Pulling rank, he takes command of his rescuer's ship, and puts the crew of the Enterprise in the crosshairs of the unstoppable world-killing device. Kirk, marooned on Decker's derelict starship, must figure out a way to rescue the Enterprise from both the machine and an out-of-control superior officer. Introducing a planet-ending energy weapon 10 years before Star Wars, this episode features a real nail-biter of an ending.
"Arena" (Season 1, episode 18)
Captain Kirk, Spock, Bones, and an unfortunate "Redshirt" arrive at the Cestus III Outpost for a diplomatic mission and find it annihilated by an alien race called the Gorn. Seeking revenge, Kirk pushes the Enterprise to pursue the Gorn starship and destroy it. The chase leads into an unmapped sector of space ruled by a powerful force calling themselves the Metrons. Outraged by the brutality of both ships, the Metrons force the two captains to settle their dispute in a fight to the death on a desert planet. The winner will leave the sector unharmed, while the loser, and their crew, will die.
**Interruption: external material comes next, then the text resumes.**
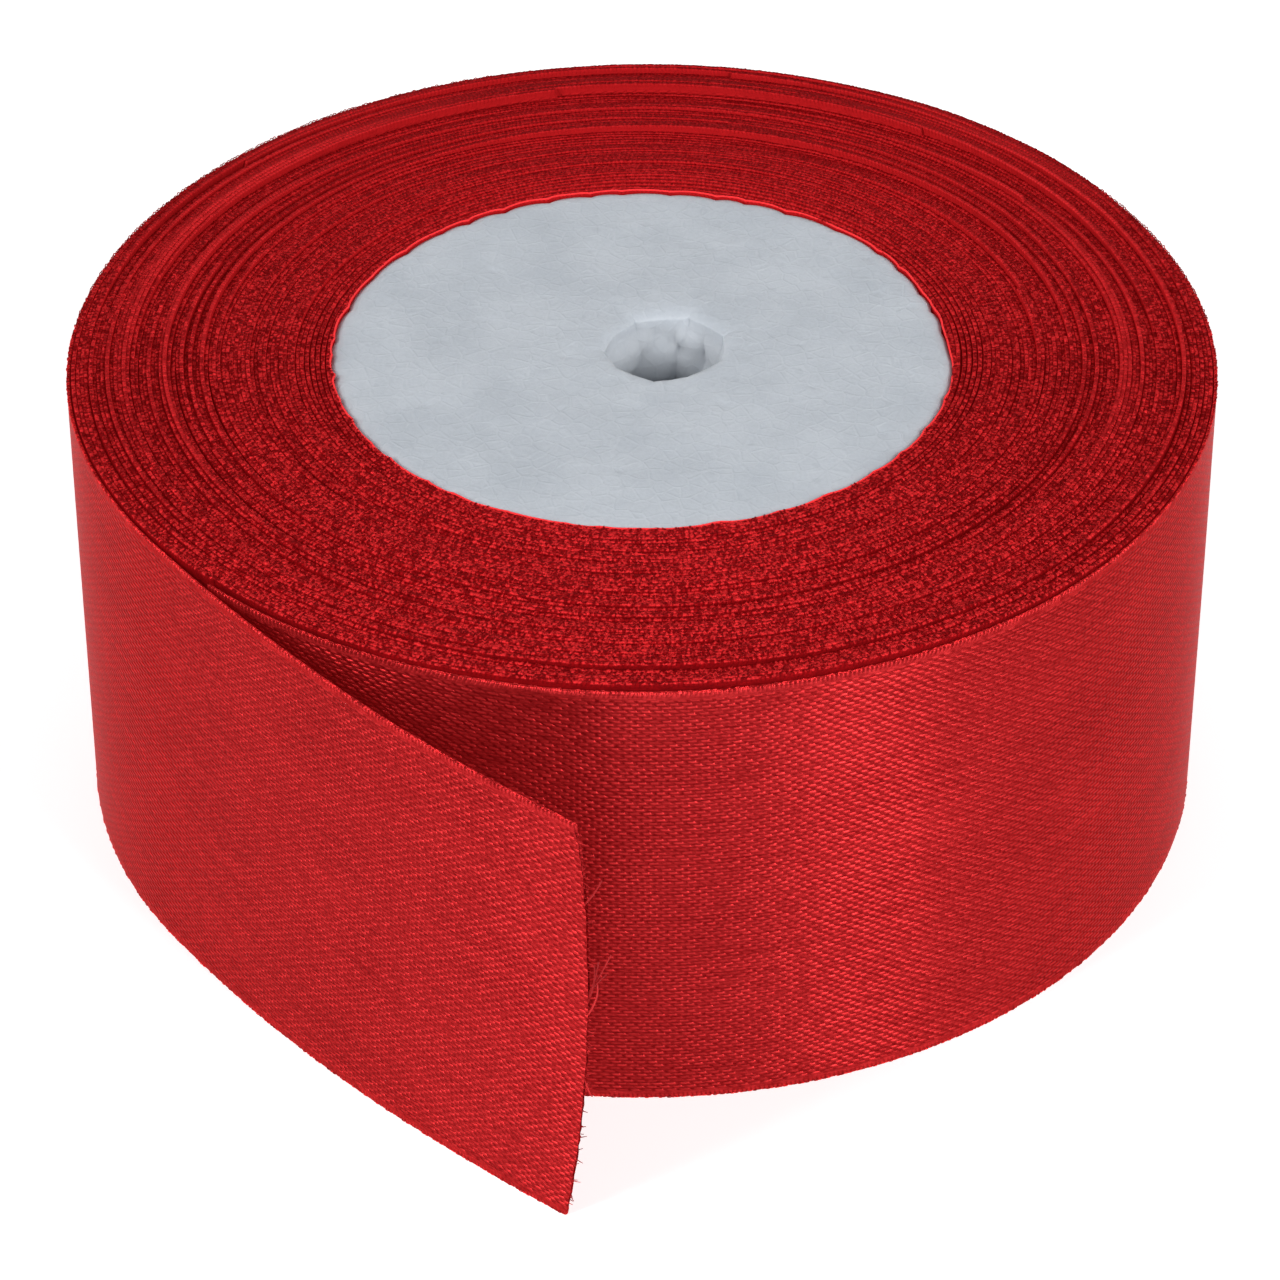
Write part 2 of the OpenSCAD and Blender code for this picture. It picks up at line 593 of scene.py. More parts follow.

The bulk of this episode involves William Shatner being chased by an actor in a giant rubber lizard suit — and honestly, it rules. Yes, the suit looks goofy, but the showdown is fun as hell and the message of the story is classic Star Trek: sometimes there is more going on beneath the surface than we realize. Very few Star Trek villains are ever just one-dimensional bad guys, and the Gorn are no exception.
Fun fact: Ted Cassidy, who provides the voice for the Gorn captain, also provided the voice of Balok in "The Corbomite Maneuver."